La décentralisation consiste à permettre, à des autorités élues, à l’intérieur d’un territoire précis, d’exercer des compétences pour conduire des politiques et réaliser des actions, grâce à des moyens financiers qu’ils maîtrisent en partie. En France, elle est un processus historique qui s’est étalé sur plusieurs siècles. Si les « communes libres » et « villes franches » ont essaimé l’histoire de France dès le Moyen-âge, c’est à partir de la révolution que la décentralisation s’est construite formellement.
Dès lors, trois ruptures essentielles vont marquer l’histoire de la décentralisation. De quoi s’agit-il en fait concrètement ?

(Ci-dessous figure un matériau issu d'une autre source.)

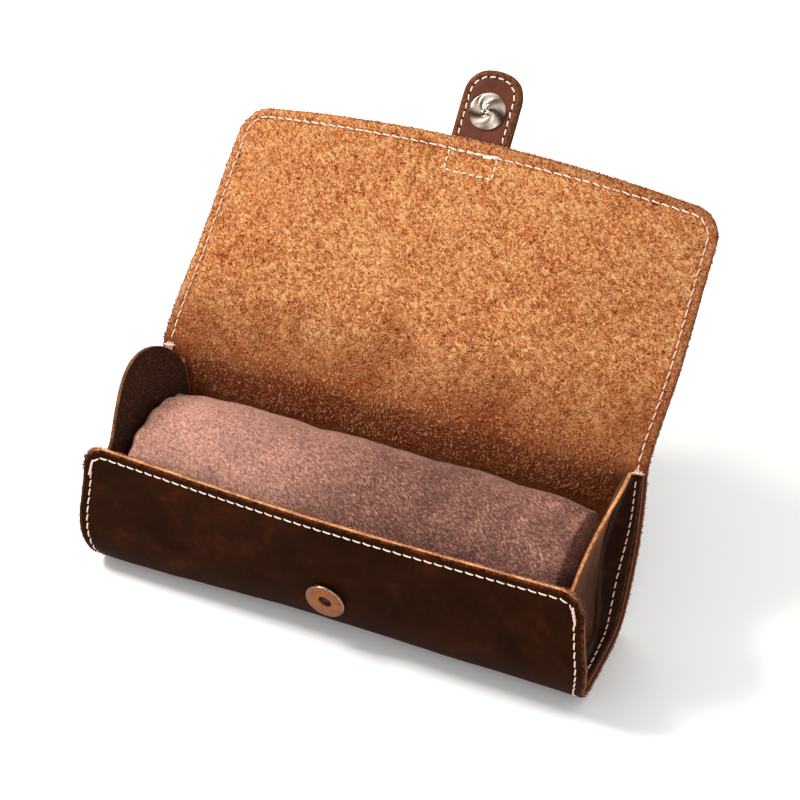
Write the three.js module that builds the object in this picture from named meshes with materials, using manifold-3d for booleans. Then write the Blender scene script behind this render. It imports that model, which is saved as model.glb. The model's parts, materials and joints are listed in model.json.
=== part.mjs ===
// Leather roll case for three watches, open, in millimetres, +Z up.
// One leather wrap makes the front, the bottom, the back and the flap lid. Two end panels with
// turned-out flanges close its ends, and a round cushion that the watches go around lies inside.
// A strap sewn to the lid's free edge closes on the front with a magnetic snap.
// Origin: centre of the underside. +X along the case, -Y to the front.
import * as THREE from 'three';
import { mergeVertices } from 'three/addons/utils/BufferGeometryUtils.js';
import Module from 'manifold-3d';

const wasm = await Module();
wasm.setup();

// Driving dimensions
const CASE_LENGTH = 210;
const LEATHER = 2.2;
const GAP = 0.3;
const FRONT_HEIGHT = 61;
const FRONT_FOOT_Y = -36.4;
const FRONT_LEAN = THREE.MathUtils.degToRad(5);
const FRONT_FOOT_RADIUS = 16;
const BACK_FOOT_Y = 25;
const BACK_FOOT_RADIUS = 9;
const BACK_KNEE = { y: 36.5, z: 30 };
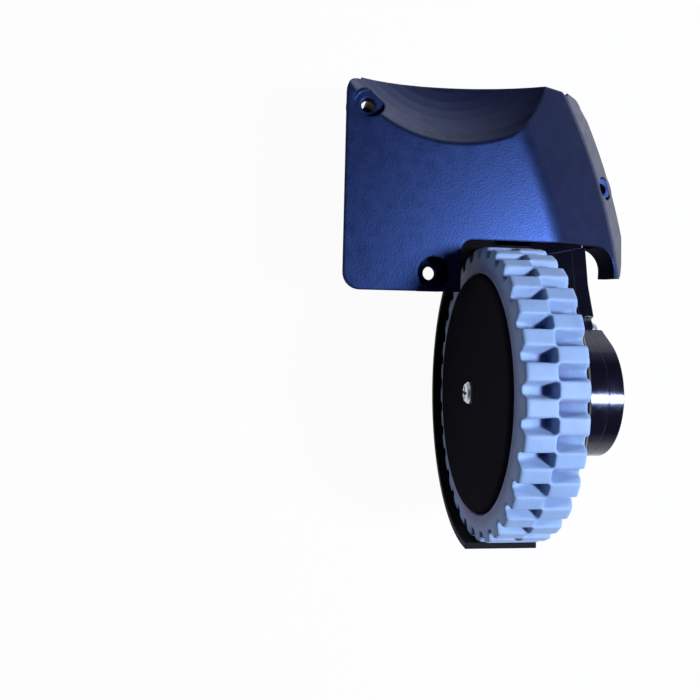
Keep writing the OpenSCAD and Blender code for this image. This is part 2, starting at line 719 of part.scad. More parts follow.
module motor_cover() {
    color("#17171B") from_axle() difference() {
        union() {
            bar(collar_y, flange_in, cover_r, pivot);
            bar(cover_end, neck_y, neck_r, pivot);
            bar(-cheek_hub_out + 0.2, cover_end + 1, trunnion_r, pivot);
            bar(cover_end - 0.4, cover_end + 1, trunnion_r + 1.4, pivot);
            block(tab_low, tab_high);
            for (at = cover_screw_places) across(flange_in - 2, flange_in) strap(pivot, 8, at, cover_ear_r);
        }
        bar(neck_y, flange_in + 1, motor_r + fit_gap, pivot);
        bar(board_y, neck_y + 1, neck_r - 1, pivot);
        for (at = cover_screw_places) bar(flange_in - 3, flange_in + 1, small_screw_r + fit_gap, at);
        for (at = board_screw_places) bar(board_y - 1.1, board_y + 1, small_screw_r, at);
        block([pivot[0] - 3.4, board_y + 0.6, pivot[1] - neck_r - 1],
              [pivot[0] + 3.4, board_y + 3.6, pivot[1] - neck_r + 3]);
    }
}
module motor_cover_screws() {
    color("#C9CCD2") from_axle() for (at = cover_screw_places)
        mirror([0, 1, 0]) screw_out(at, 2 - flange_in, small_screw_r, 3.2, cover_head_r, 0.9);
}
module board_screws() {
    color("#C9CCD2") from_axle() for (at = board_screw_places)
        screw_out(at, board_y + 1, small_screw_r, 2, 1.3, 0.6);
}

// Cover plate

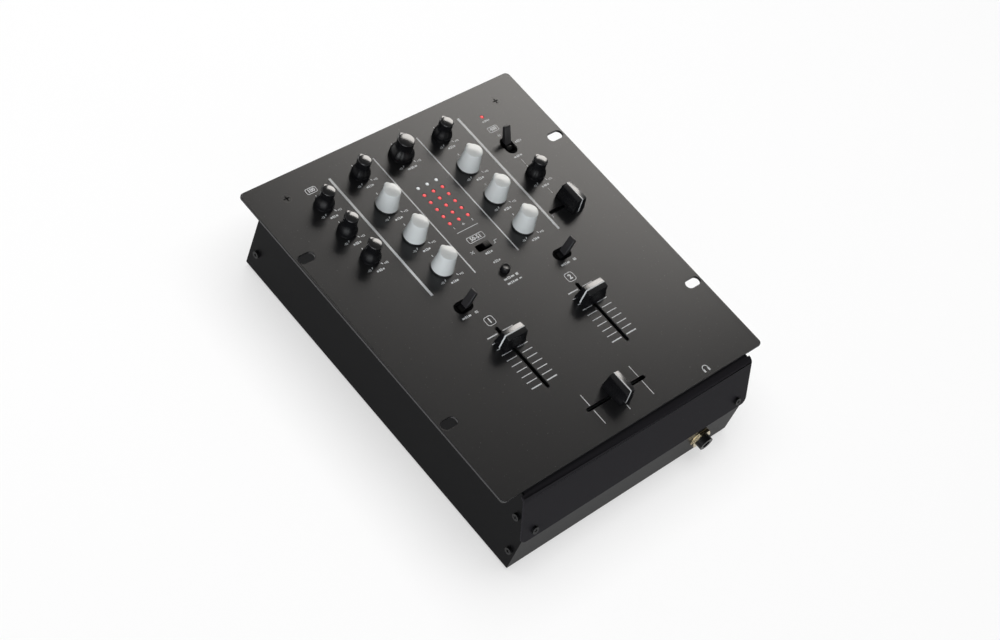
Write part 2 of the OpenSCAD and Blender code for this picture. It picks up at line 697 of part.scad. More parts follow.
module fader_bodies() color("#8b8f92") {
    for (f = FADERS) translate([f[1], f[2], 0]) rotate(f[5]) difference() {
        block(f[3] + 2 * fader_body_end, fader_body_w, board_top, -plate_t - 2.4);
        block(f[3] + 10, carriage_w + 0.4, fader_floor, carriage_top + 1);
        block(f[3] + lever_l + 3, lever_t + 1.2, carriage_top, 0);
    }
}

module fader_carriage(f) color("#c4c7ca") translate([f[1], f[2], 0]) rotate(f[5]) translate([f[4], 0, 0]) {
    block(8, carriage_w, fader_floor, carriage_top);
    block(lever_l, lever_t, carriage_top - eps, cap_gap + lever_depth);
}

lever_depth = 8.6;

cap_foot_h = 3;
// Half of the cap's outline across its length, [half width, height], from the crown to the hollow flank
CAP_CROWN = [[0, cap_h], [cap_top_w / 2, cap_h - crown_drop]];
CAP_FLANK = [for (t = [0:0.125:1]) [
    (cap_top_w + t * (cap_w - cap_top_w)) / 2 - 4 * t * (1 - t) * cap_hollow,
    cap_h - crown_drop - t * (cap_h - crown_drop - cap_foot_h)]];
CAP_HALF = concat(CAP_CROWN, [for (i = [1:len(CAP_FLANK) - 1]) CAP_FLANK[i]], [[cap_w / 2, cap_gap]]);

// A fader cap: its ridged outline along the travel, crossed with its flared outline across it
module fader_cap(f) color("#1c1c1e") translate([f[1], f[2], 0]) rotate(f[5]) translate([f[4], 0, 0])
    difference() {
        intersection() {
            rotate([90, 0, 0]) linear_extrude(cap_l, center = true) polygon(concat(CAP_HALF,
                [for (i = [len(CAP_HALF) - 1:-1:1]) [-CAP_HALF[i][0], CAP_HALF[i][1]]]));
            rotate([90, 0, 90]) linear_extrude(cap_w, center = true) polygon([
                [-cap_l / 2, cap_gap], [cap_l / 2, cap_gap], [cap_l / 2, cap_foot_h],
                [cap_top_l / 2, cap_h], [-cap_top_l / 2, cap_h], [-cap_l / 2, cap_foot_h]]);
        }
        block(lever_l, lever_t, cap_gap - 1, cap_gap + lever_depth);
    }

// ---- switches ----

pivot_d = 2;
toggle_hub_d = 9;
toggle_root_t = 4.4;

// The levers' slot is as long as the lean needs
function toggle_slot_l(lean) =
    2 * ((toggle_collar_h - toggle_pivot_z) * tan(lean) + toggle_root_t / 2 / cos(lean)) + 1.6;

module switch_bodies() color("#141416") {
    for (t = TOGGLES) translate([t[1], t[2], 0]) rotate(t[4]) difference() {
        union() {
            block(toggle_open_l + 1, toggle_open_w + 0.6, board_top, -plate_t - 0.4);
            translate([0, 0, -plate_t - 0.4 - eps]) linear_extrude(plate_t + 0.4 + toggle_collar_h + eps)
                slot(toggle_open_l - 0.4, toggle_open_w - 0.4);
        }
        translate([0, 0, toggle_pivot_z - toggle_hub_d / 2 - 1]) linear_extrude(20)
            square([max(toggle_slot_l(t[3]), toggle_hub_d + 0.8), toggle_lever_w + 0.6], center = true);
        translate([0, 0, toggle_pivot_z]) rotate([90, 0, 0])
            cylinder(d = pivot_d + 2 * run_gap, h = toggle_lever_w + 3.2, center = true);
    }
    // The slide switch's body
    translate(curve_at) difference() {
        block(curve_window_l + 5, curve_window_w + 2.4, board_top, -plate_t - 0.6);
        block(curve_slider_l + curve_throw + 0.4, curve_window_w - 0.2, curve_floor, -plate_t - 1.6);
        block(curve_nub_l + curve_throw + 1, curve_window_w - 1.2, -plate_t - 1.7, 1);
    }
    // The push button's body
    translate(button_at) difference() {
        block(button_d + 0.6, button_d + 0.6, board_top, button_body_top);
        post(plunger_d + 2 * run_gap, board_top + 0.6, 1);
    }
}

curve_nub_l = 5.2;
curve_slider_l = curve_nub_l + 2.4;
curve_floor = -plate_t - 5;

module curve_switch() color("#1d1d1f") translate([curve_throw / 2, curve_at[1], 0]) {
    block(curve_slider_l, curve_window_w - 0.6, curve_floor, -plate_t - 1.9);
    difference() {
        block(curve_nub_l, curve_window_w - 1.8, -plate_t - 2, 1.8);
        for (x = [-1.5, 0, 1.5]) translate([x, 0, 0]) block(0.5, curve_window_w, 1.2, 3);
    }
}

plunger_d = 3.4;
button_skirt = 0.6;
button_body_top = -button_skirt - button_travel - 0.6;

module push_button() color("#19191b") translate(button_at) {
    rotate_extrude() polygon([
        [0, -button_skirt], [button_d / 2, -button_skirt], [button_d / 2, button_h - 0.7],
        [button_d / 2 - 0.25, button_h - 0.2], [button_d / 2 - 0.8, button_h],
        [button_d / 2 - 1.4, button_h - 0.25], [0, button_h - 0.6]]);
    post(plunger_d, button_body_top - 1.4, -button_skirt + eps);
}

// A flat paddle on a round hub with a cross pin
module toggle_lever(t) color("#2a2a2c")
    translate([t[1], t[2], toggle_pivot_z]) rotate(t[4]) rotate([0, t[3], 0]) {
        tip = toggle_h - toggle_pivot_z;
        rotate([90, 0, 0]) {
            cylinder(d = pivot_d, h = toggle_lever_w + 3, center = true);
            cylinder(d = toggle_hub_d, h = toggle_lever_w, center = true);
            linear_extrude(toggle_lever_w, center = true) polygon([
                [-toggle_root_t / 2, 0], [toggle_root_t / 2, 0],
                [toggle_lever_t / 2, tip - 1.2], [toggle_lever_t / 2 - 0.5, tip - 0.3],
                [toggle_lever_t / 2 - 1, tip], [-toggle_lever_t / 2 + 1, tip],
                [-toggle_lever_t / 2 + 0.5, tip - 0.3], [-toggle_lever_t / 2, tip - 1.2]]);
        }
    }

// ---- sockets ----

jack_body_w = 15.4;
jack_body_l = 21;

// A jack along +Z: nose outside z = 0, body inside a wall of sheet_t
module jack() difference() {
    union() {
        post(jack_nose_d, -sheet_t - eps, jack_nose_l);
        block(jack_body_w, jack_body_w, -sheet_t - jack_body_l, -sheet_t);
    }
    translate([0, 0, jack_nose_l - jack_bore_l]) cylinder(d = jack_bore_d, h = jack_bore_l + 1);
}

module at_phones_jack() translate([phones_x, lower_y, phones_jack_z]) rotate([90, 0, 0]) children();

module phone_jacks() color("#161618") {
    at_phones_jack() jack();
    on_back(mic_x, socket_z) jack();
    // The microphone jack's body stands on the jack board
    translate([mic_x, back_y - sheet_t - jack_body_l / 2, 0])
        block(jack_body_w - 3, jack_body_l - 4, jack_board_top, socket_z - jack_body_w / 2 + eps);
}

// A washer with a hexagonal nut on it
module jack_nut() difference() {
    union() {
        post(jack_nut_w + 1.4, 0, 0.6);
        translate([0, 0, 0.6]) cylinder(d = jack_nut_w / cos(30), h = jack_nut_t, $fn = 6);
    }
    post(jack_nose_d, -1, jack_nut_t + 2);
}

module phone_jack_nuts() color("#c8c2ae") {
    at_phones_jack() jack_nut();
    on_back(mic_x, socket_z) jack_nut();
}

rca_collar_d = 11;
rca_collar_h = 0.6;
rca_end = rca_collar_h + rca_l;
rca_housing_w = 12;

// Each column holds two sockets in one housing on the jack board
module phono_sockets() color("#d9d9d6") {
    for (x = RCA_X) difference() {
        union() {
            for (s = [-1, 1]) on_back(x, socket_z + s * rca_pitch_z / 2) {
                post(rca_collar_d, -sheet_t - eps, rca_collar_h);
                post(rca_d, 0, rca_end);
            }
            translate([x, back_y - sheet_t - rca_housing_w / 2, 0])
                block(rca_housing_w, rca_housing_w, jack_board_top,
                    socket_z + (rca_pitch_z + rca_housing_w) / 2);
        }
        for (s = [-1, 1]) on_back(x, socket_z + s * rca_pitch_z / 2) {
            post(rca_bore_d, rca_end - 12, rca_end + 1);
            difference() {
                post(rca_d - 1.2, rca_end - 1, rca_end + 1);
                post(rca_bore_d + 1, rca_end - 2, rca_end + 2);
            }
        }
    }
}

ground_d = 4;

ground_head_d = 9;
ground_head_l = 5;
ground_nut_d = 7;

// Two posts with a hand nut outside and a lock nut inside
module ground_posts() color("#b9bcbf") {
    for (s = [-1, 1]) on_back(ground_x, socket_z + s * rca_pitch_z / 2) {
        post(ground_d, -sheet_t - 4, ground_head_l + ground_d);
        post(ground_head_d, 0, ground_head_l);
        post(ground_nut_d, -sheet_t - 2.4, -sheet_t);
    }
}

dc_d = 8;
dc_bore_d = 5.6;
dc_bore_l = 8;
dc_pin_d = 2;
dc_body_w = 9.4;
dc_body_l = 14;

// A barrel socket with its centre pin, on the jack board
module dc_inlet() color("#161618") {
    difference() {
        union() {
            on_back(dc_x, socket_z) post(dc_d, -sheet_t - eps, 0.6);
            translate([dc_x, back_y - sheet_t - dc_body_l / 2, 0])
                block(dc_body_w, dc_body_l, jack_board_top, socket_z + dc_d / 2 + 1.5);
        }
        on_back(dc_x, socket_z) post(dc_bore_d, -dc_bore_l, 1);
    }
    on_back(dc_x, socket_z) post(dc_pin_d, -dc_bore_l - 3, 0);
}

power_body_w = 13;
power_body_h = 19.4;
rocker_w = 9;
rocker_h = 14.8;
rocker_rise = 5;
rocker_tilt = 11;
rocker_pivot = 1.4;

module power_switch_housing() color("#161618") on_back(power_x, socket_z) difference() {
    union() {
        block(power_body_w, power_body_h, -sheet_t - 14, eps);
        block(power_body_w + 2.4, power_body_h + 2.4, 0, 1.8);
    }
    block(rocker_w + 0.6, rocker_h + 2.6, rocker_pivot - 5.4, 3);
    translate([0, 0, rocker_pivot - 2]) rotate([0, 90, 0])
        cylinder(d = pivot_d + 2 * run_gap, h = rocker_w + 3.2, center = true);
}

// The rocker tips on a pin across its middle; it is drawn pressed in at its lower half
module power_rocker() color("#1d1d20") on_back(power_x, socket_z) translate([0, 0, rocker_pivot - 2])
    rotate([-rocker_tilt, 0, 0]) {
        rotate([90, 0, 90]) linear_extrude(rocker_w, center = true) polygon([
            [0, 3.2], [rocker_h / 2 - 0.4, rocker_rise], [rocker_h / 2, 1.8], [2.2, -2], [-2.2, -2],
            [-rocker_h / 2, 1.8], [-rocker_h / 2 + 0.4, rocker_rise]]);
        rotate([0, 90, 0]) cylinder(d = pivot_d, h = rocker_w + 3, center = true);
    }

faceplate();
chassis();
front_panel();
rear_panel();
rubber_feet();
faceplate_screws();
case_screws();
potentiometer_bodies();
fader_bodies();
switch_bodies();
red_leds();
clear_leds();
main_board();
jack_board();
phone_jacks();
phone_jack_nuts();
phono_sockets();
ground_posts();
dc_inlet();
power_switch_housing();
curve_switch();
push_button();
power_rocker();
for (r = ROTARY) {
    rotary_knob(r);
    rotary_shaft(r);
}
for (f = FADERS) {
    fader_cap(f);
    fader_carriage(f);
}
for (t = TOGGLES)
    toggle_lever(t);
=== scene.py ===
# %% [markdown]
# # A two-channel mixer with a satin faceplate
# The solids come from the CAD model: a slotted faceplate over a shallow steel case, with knobs,
# faders, toggles, a meter and sockets. This lesson dresses them. It rounds the edges that catch
# the light, prints the plate, gives every surface a finish, and sets up a small studio. Blender
# works in metres. Sizes of a drawing, such as a knob's radius or the place of a printed line,
# are given in millimetres and multiplied by MM.

# %% Load the model
import math

import bmesh
import bpy
from mathutils import Matrix, Vector


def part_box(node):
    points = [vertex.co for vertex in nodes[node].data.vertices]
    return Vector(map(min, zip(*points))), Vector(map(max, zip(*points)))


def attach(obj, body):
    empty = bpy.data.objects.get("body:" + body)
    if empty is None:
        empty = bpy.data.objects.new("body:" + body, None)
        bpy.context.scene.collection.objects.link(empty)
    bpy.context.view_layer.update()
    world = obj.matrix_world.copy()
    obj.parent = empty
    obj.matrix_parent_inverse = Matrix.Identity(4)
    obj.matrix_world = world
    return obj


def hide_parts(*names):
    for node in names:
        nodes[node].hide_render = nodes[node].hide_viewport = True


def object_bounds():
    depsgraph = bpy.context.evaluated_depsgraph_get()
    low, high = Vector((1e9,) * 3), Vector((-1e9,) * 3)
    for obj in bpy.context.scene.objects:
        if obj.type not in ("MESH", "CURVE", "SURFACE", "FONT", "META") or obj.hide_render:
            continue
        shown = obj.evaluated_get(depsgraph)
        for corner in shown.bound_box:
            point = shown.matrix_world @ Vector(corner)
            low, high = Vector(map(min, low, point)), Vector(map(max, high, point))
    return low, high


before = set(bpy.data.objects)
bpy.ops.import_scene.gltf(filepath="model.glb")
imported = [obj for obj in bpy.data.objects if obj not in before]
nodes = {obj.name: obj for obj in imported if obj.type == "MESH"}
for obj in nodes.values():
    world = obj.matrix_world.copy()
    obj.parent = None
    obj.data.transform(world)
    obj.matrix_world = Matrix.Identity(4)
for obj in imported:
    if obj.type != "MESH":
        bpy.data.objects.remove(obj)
cad_box = [list(corner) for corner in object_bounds()]
MM = 0.001
print("nodes", len(nodes), "box", cad_box)

# %% [markdown]
# ## The camera
# A product camera stands in front of the mixer, to the player's left and well above it, with a
# long lens so that the plate's edges stay nearly parallel. It is rolled, so that the mixer lies
# across the frame. Aiming with a track constraint would lose the roll. Here the three directions
# of the camera are written as the columns of its rotation: right, up and backwards.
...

1790 et le découpage rationnel de la France
A la fin de l’ancien Régime, dans les provinces, les pouvoirs sont superposés et juxtaposés, sans véritable cohérence d’ensemble. Si les monarques ont assis peu à peu leur autorité, c’est au prix de la multiplication de leurs représentants et envoyés. Seul l’intendant émerge véritablement. Car les circonscriptions ecclésiastiques, militaires et du pouvoir central se chevauchent. Il s’agit donc d’organiser le territoire de façon rationnelle. En 1790, la France est découpée en 83 départements, après d’âpres débats. « 80 petits roquets plutôt que 15 gros chiens-loups » proclament alors les constitutionnalistes, en référence aux provinces abolies de l’Ancien Régime. Le département va progressivement s’imposer comme une circonscription de l’État. Son rôle sera véritablement renforcé avec l’instauration des préfets en 1800.
1884 et les libertés communales
Le XIX° siècle va être marqué par les débats autour des libertés à « octroyer » aux territoires, aussi bien par le courant libéral que par les anarchistes ; avec, en arbitre, le pouvoir central, qu’il soit monarchiste, impérial ou républicain. Progressivement donc, les libertés progressent. Mais il faut attendre la loi du 5 avril 1884. Avec cette loi, le maire peut décider des actions locales à conduire dans sa commune. En indiquant que « le conseil municipal règle par ses délibérations les affaires de la commune, la III° République va voir émerger petit à petit les politiques communales, mais toujours sous le contrôle du préfet. Ce dernier peut en effet à tout moment « rapporter » les actes pris par les communes.
1982 et la fin des tutelles
A la fin des années 1970, le paysage local se présente de la façon suivante : la région est un simple « établissement public » dont les représentants sont les grands élus locaux. Le département possède bien un conseil général mais c’est le préfet qui en assure l’exécutif et ce sont ses services qui appliquent les décisions. Quant à la commune, si elle a renforcé ses domaines d’intervention, le contrôle du préfet s’exerce toujours en amont de ses décisions. La loi du 2 mars 1982 portant droits et libertés des communes, des départements et des régions, met fin aux tutelles préfectorales. De plus, le président du conseil général devient l’exécutif du département et la région va devenir une collectivité de plein exercice.
Les trois composantes fondamentales de l’action des collectivités sont donc la présence d’un territoire clairement délimité, l’exercice compétences assurées par les élus et la liberté des actes délibérés. Depuis 1982, la décentralisation s’est étendue en compétences. Il s’agit de changements de degré mais pas de la nature même de la décentralisation.